The time it takes to fly from the UK depends on the departure airport, and whether you fly to the island of Sal or Boa Vista. The quickest flight time between Manchester and Sal is 5 hours 10 minutes, whereas from London Gatwick to Boa Vista, the flight is 6 hours 15 minutes. Most direct flights to the Cape Verde islands take around six hours – and you can rest assured that any package holidays you book to Cape Verde come with direct flights included.
Is Cape Verde a good family holiday destination?
Family holidays to Cape Verde are highly recommended. For a start, it’s a family-friendly country, and you’ll find that locals will extend a warm welcome to you and your children. The kids will love the beaches as much as you do, although they might prefer making sandcastles to sunbathing. Older children will also check out the water sports on offer, such as kitesurfing and windsurfing, while the whole family will enjoy excursions to forts, mountains and beached shipwrecks. There are plenty of All Inclusive hotels on Cape Verde, offering family-friendly activities and a stress-free break. For example, the Sol Dunas Resort on Sal offers a luxury spa and four bars for adults, and a kids’ club and splash park for children.
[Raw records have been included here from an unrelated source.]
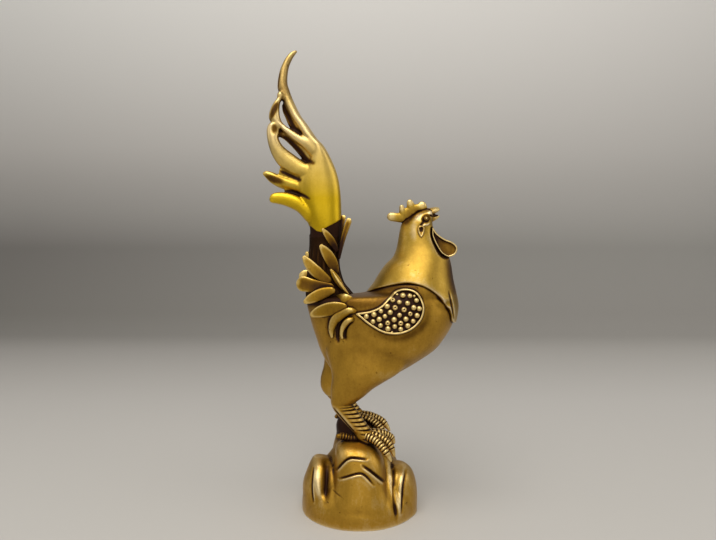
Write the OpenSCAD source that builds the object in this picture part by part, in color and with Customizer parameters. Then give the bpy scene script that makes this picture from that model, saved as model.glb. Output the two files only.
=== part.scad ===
// A cast brass rooster on a hollow rock, put together from separate castings.
// Millimetres. The origin is the middle of the foot ring, +X is the way the
// rooster faces, +Z is up, and its right side is at -Y.

/* [Rock base] */
// Diameter of the round foot of the rock
base_d = 60; // [52:1:72]
// Height of the front lobe of the rock, which the right foot stands on
rock_h = 38; // [34:1:44]
// Wall of the hollow rock at its foot
base_wall = 4.5; // [3:0.5:6]
// Height of the hollow inside the rock
hollow_h = 25; // [18:1:27]

/* [Legs] */
// Height of the hocks above the front lobe of the rock
leg_h = 15; // [13:1:18]
// Length of a foot, which its toes are shares of
foot_l = 20; // [17:1:22]
// Distance between the middles of the two feet
stance_w = 22; // [20:1:24]
// Thickness of a toe at its root
toe_d = 4.6; // [4:0.2:5.4]
// Diameter of the pegs that join castings end to end
peg_d = 4; // [3:0.2:4.6]
// Length of a peg
peg_l = 6; // [4:0.5:7]

/* [Body] */
// Length of the body from the root of the tail to the breast
body_l = 80; // [74:1:88]
// Height of the body from the hocks to the saddle
body_h = 60; // [54:1:66]
// Width of the body across the shoulders
body_w = 42; // [38:1:46]
// Wall of the hollow body and neck
cast_wall = 4; // [3:0.5:5]

/* [Neck and head] */
// Length that the outline of the cape and neck follows
neck_l = 50; // [46:1:54]
// Width of the cape across the shoulders
cape_w = 43.5; // [40:0.5:47]
// Length of the head, which the comb, beak, ear lobes and wattles follow
head_l = 20; // [18:0.5:22]
// Thickness of the comb
comb_t = 3; // [2.4:0.2:4]
// Thickness of a wattle
wattle_t = 2.2; // [1.8:0.2:3]
// Depth of the dish in a wattle
dish_depth = 0.9; // [0.5:0.1:1.2]
// Diameter of an eyeball
eye_d = 2.8; // [2.2:0.1:3.4]
// Thickness of the ring round an eye or an ear lobe
ring_t = 1; // [0.8:0.1:1.4]

/* [Wings] */
// Length of a wing shield
wing_l = 34; // [31:0.5:37]
// Thickness of the wing shield on the side of the body
wing_t = 1.4; // [1.2:0.1:2]
// Height of the wing rim above the shield
rim_h = 1.2; // [0.8:0.1:1.6]
// Width of the wing rim
rim_w = 0.9; // [0.8:0.1:1.1]
// Diameter of a wing bead
bead_d = 2.6; // [2.2:0.1:2.6]
// Thickness of the feathers behind a wing
feather_t = 3; // [2.4:0.2:3.6]

/* [Tail] */
// Height of the tail stem above the saddle
stem_h = 28; // [25:1:32]
// Thickness of the tail stem, front to back
stem_d = 17; // [15:0.5:19]
// Height of the plume above the stem
plume_h = 100; // [90:1:110]
// Thickness of the plume across its root
plume_t = 13; // [12:0.5:15]
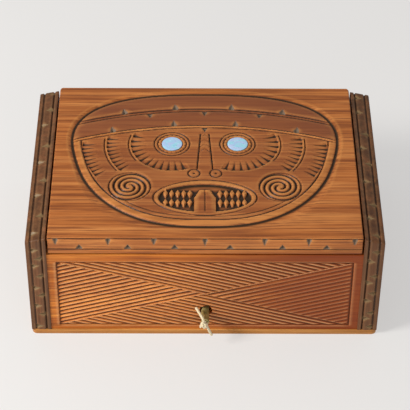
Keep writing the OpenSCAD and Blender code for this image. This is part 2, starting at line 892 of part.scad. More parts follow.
module lid_staple() {
    bar_z = spindle_z + tooth_r - bar_gap - wire_r;
    color(brass) {
        staple_legs(0);
        translate([spindle_x + arm_w / 2 + tooth_l / 2, arm_y, bar_z])
            rotate([90, 0, 0])
                cylinder(r = wire_r, h = 2 * staple_half(), center = true);
        for (side = [-1, 1])
            translate([spindle_x + arm_w / 2 + tooth_l / 2, arm_y + side * staple_half(), bar_z])
                sphere(r = wire_r);
    }
}

// The key is a short barrel with a square socket for the spindle. Its string goes in at a hole in
// the outer end and comes out at the cross-hole below.
module key_barrel() {
    length = key_out + key_in;
    socket = square_w + 2 * 0.15;
    hole_r = string_r + 0.35;
    color(brass)
        translate([spindle_x, front_y - key_out, spindle_z])
            rotate([-90, 0, 0])
                difference() {
                    rotate_extrude()
                        polygon([[0, 0], [key_r - 0.5, 0], [key_r, 0.5], [key_r, length - 0.3],
                                 [key_r - 0.3, length], [0, length]]);
                    translate([-socket / 2, -socket / 2, length - key_in - 1])
                        cube([socket, socket, key_in + beyond]);
                    translate([0, 0, -1])
                        cylinder(r = hole_r, h = cross_in + hole_r + 1);
                    translate([0, 0, cross_in])
                        rotate([-90, 0, 0])
                            cylinder(r = hole_r, h = 2 * key_r);
                }
}

// The string's routes, round the middle of the key's outer end: the upper tail leans back to the
// front panel, the loop runs through the key's end and back to the knot, and the lower tail hangs
upper_route = [[-1.4, -2.25, 1.2], [-1.38, -2.15, 2.2], [-1.4, -1.9, 3.7], [-1.67, -1.1, 4.9],
               [-2.64, 0.3, 5.9], [-4.05, 2.6, 6.7], [-5.6, 5.5, 7.2], [-6.9, 8.3, 7.1]];
lower_route = [[1.05, -2.45, -1.4], [1.6, -2.45, -2.4], [2.5, -2.4, -4.7], [3.6, -2.3, -7.9],
               [4.6, -2.1, -10.9]];
loop_route = [[-0.1, -1.1, 0], [0, -0.2, 0], [0, 1.2, -0.1], [0, 2.1, -0.9], [0, 2.3, -2.4],
              [0, 2.3, -3.9], [-0.1, 1.4, -4.9], [-0.3, 0, -5.1], [-0.7, -1.3, -4.3], [-1.05, -2, -3],
              [-1.2, -2.2, -1.7]];
knot_lobes = [[-2.6, -2.3, -0.8], [0.5, -2.3, -0.2]];

function unit(v) = v / norm(v);

// A tube of radius r along a route, as rings of eight points square to it. The route never runs
// along the direction aside.
module tube(route, r, aside) {
    n = len(route);
    side = 8;
    function along(i) = unit(route[min(i + 1, n - 1)] - route[max(i - 1, 0)]);
    function across(i) = unit(cross(along(i), aside));
    points = [for (i = [0:n - 1]) for (k = [0:side - 1])
        let (u = across(i), v = cross(along(i), u), a = 360 * k / side)
        route[i] + r * (cos(a) * u + sin(a) * v)];
    walls = [for (i = [0:n - 2]) for (k = [0:side - 1])
        let (a = i * side + k, b = i * side + (k + 1) % side)
        [a, b, b + side, a + side]];
    ends = [[for (k = [side - 1:-1:0]) k], [for (k = [0:side - 1]) (n - 1) * side + k]];
    polyhedron(points, concat(walls, ends), convexity = 4);
}

module string_place() {
    translate([spindle_x, front_y - key_out, spindle_z]) children();
}

module string_upper() {
    color(cotton) string_place() tube(upper_route, string_r, [0.2, 1, 0.1]);
}

module string_loop() {
    color(cotton) string_place() tube(loop_route, string_r, [1, 0, 0]);
}

module string_lower() {
    color(cotton) string_place() tube(lower_route, string_r, [0.2, 1, 0.1]);
}

// The knot is two rounded turns of string side by side, in front of the key's end
module string_knot() {
    color(cotton)
        string_place()
            for (lobe = knot_lobes)
                translate(lobe)
                    rotate_extrude($fn = 24)
                        polygon([[0, -2.6], [1.3, -2.2], [2, -0.9], [2, 0.9], [1.3, 2.2], [0, 2.6]]);
}

base_board();
left_end_board();
right_end_board();
front_panel();
back_panel();
lid_board();
left_shell_disc();
right_shell_disc();
left_hinge_body_leaf();
right_hinge_body_leaf();
left_hinge_lid_leaf();
right_hinge_lid_leaf();
left_hinge_pin();
right_hinge_pin();
hinge_body_screws();
hinge_lid_screws();
base_screws();
bearing_plate();
plate_screws();
lock_spindle();
latch_arm();
spindle_nut();
lid_staple();
key_barrel();
string_upper();
string_knot();
string_loop();
string_lower();
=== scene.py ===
import math
import bmesh
import bpy
import numpy as np
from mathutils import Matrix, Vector


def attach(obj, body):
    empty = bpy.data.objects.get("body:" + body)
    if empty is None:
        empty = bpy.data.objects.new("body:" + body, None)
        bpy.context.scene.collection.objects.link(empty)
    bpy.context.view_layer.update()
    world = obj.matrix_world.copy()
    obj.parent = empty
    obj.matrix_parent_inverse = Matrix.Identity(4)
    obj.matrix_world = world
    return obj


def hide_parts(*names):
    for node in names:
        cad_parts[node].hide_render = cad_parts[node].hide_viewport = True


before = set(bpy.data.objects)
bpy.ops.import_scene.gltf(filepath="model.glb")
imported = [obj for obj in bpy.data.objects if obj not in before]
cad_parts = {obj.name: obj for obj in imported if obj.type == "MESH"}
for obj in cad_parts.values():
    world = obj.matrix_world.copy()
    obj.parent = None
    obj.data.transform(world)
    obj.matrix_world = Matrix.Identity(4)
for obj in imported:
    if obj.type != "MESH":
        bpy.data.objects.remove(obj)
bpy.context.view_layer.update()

mm = 0.001


def clearSelection():
    if bpy.context.mode != "OBJECT":
        bpy.ops.object.mode_set(mode="OBJECT")
    bpy.ops.object.select_all(action="DESELECT")


def pick(piece):
    clearSelection()
    piece.select_set(True)
    bpy.context.view_layer.objects.active = piece


# The camera, fitted to the box's straight edges
view = {"lens": 154.0, "place": (-0.0082, -1.0035, 0.9638), "turn": (47.756, -0.373, -0.151)}

clearSelection()
bpy.ops.object.camera_add(location=view["place"], rotation=[math.radians(a) for a in view["turn"]])
camera = bpy.context.object
camera.data.lens = view["lens"]
camera.data.sensor_width = 36
bpy.context.scene.camera = camera
print("camera placed")

# The key's string, in mm round the middle of the key's outer end. It runs from the upper tip down
# to the knot, turns round it, goes through the key's end and back up, and hangs down.
string = {
    "end": (0.4, -97.5, 23.2),
    "radius": 1.05,         # over the strands
    "length": 0.068, "diameter": 0.002,     # as declared, in metres
    "lobe": 0.13,           # depth of the three strands
    "lay": 5.5,             # one turn of the strands
    "tip": (0.5, 0.45),     # an end narrows over this length to this share
    "sides": 18, "step": 0.22, "rounding": 6,
    "knot": {"middle": (-1.05, -2.25, -0.5), "reach": (2.35, 0.97, 1.6), "from": 324, "turns": 2.4,
             "points": 19},
    "upper": [(-6.9, 8.3, 7.1), (-5.6, 5.5, 7.2), (-4.05, 2.6, 6.7), (-2.64, 0.3, 5.9),
              (-1.67, -1.1, 4.9), (-1.37, -1.9, 3.7), (-1.3, -2.2, 2.2), (-1.6, -2.3, 0.8),
              (-2.4, -2.1, -0.3)],
    "through": [(0.7, -1.1, -0.3), (0.15, -0.5, 0), (0, 0.6, 0), (0, 1.7, -0.4), (0, 2.3, -1.7),
                (0, 2.3, -3.6), (-0.1, 1.6, -4.9), (-0.3, 0.2, -5.2), (-0.6, -1.2, -4.5),
                (-0.7, -2.0, -3.0), (-0.3, -2.3, -1.3)],
    "lower": [(0.5, -2.4, -0.6), (1.4, -2.5, -1.9), (2.5, -2.45, -4.7), (3.6, -2.3, -7.9),
              (5.0, -2.1, -11.6)],
}


def smoothRoute(points, step, rounding):
    points = np.array(points, float)
    ends = np.vstack([2 * points[0] - points[1], points, 2 * points[-1] - points[-2]])
    fine = []
    for i in range(1, len(ends) - 2):
        p0, p1, p2, p3 = ends[i - 1:i + 3]
        for t in np.linspace(0, 1, 24, endpoint=False):
            fine.append(0.5 * (2 * p1 + (p2 - p0) * t + (2 * p0 - 5 * p1 + 4 * p2 - p3) * t ** 2
                               + (3 * p1 - p0 - 3 * p2 + p3) * t ** 3))
    fine.append(ends[-2])
    fine = np.array(fine)
    run = np.concatenate([[0], np.cumsum(np.linalg.norm(np.diff(fine, axis=0), axis=1))])
    stops = np.linspace(0, run[-1], int(run[-1] / step) + 1)
    route = np.stack([np.interp(stops, run, fine[:, k]) for k in range(3)], 1)
    for again in range(rounding):       # takes the sharpest bends off
        route[1:-1] = (route[:-2] + 2 * route[1:-1] + route[2:]) / 4
    return route


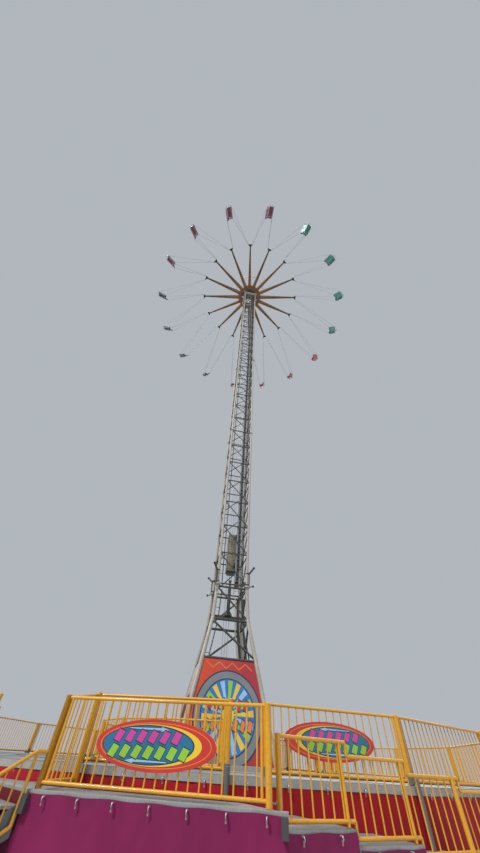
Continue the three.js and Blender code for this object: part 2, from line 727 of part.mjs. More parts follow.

Which is the biggest Cape Verde Island?
The largest island in Cape Verde is Santiago, which is 1,000 sq km. It’s home to the capital city, Praia. More than half of all Cabo Verdeans live on this island, which is also the centre for inter-island transportation. The second-largest Cape Verde island is Santo Antao, with a population of around 50,000. It’s renowned for its agriculture and its towering mountain ranges, which are the top tourist destination on the island. Boa Vista is the least densely populated of the islands, and prized for its golden-sand beaches and tourist amenities. Meanwhile, chilled-out Sal is one of the smallest islands in the archipelago, and is a great all-rounder, with beautiful beaches, high-octane water sports and a botanical garden.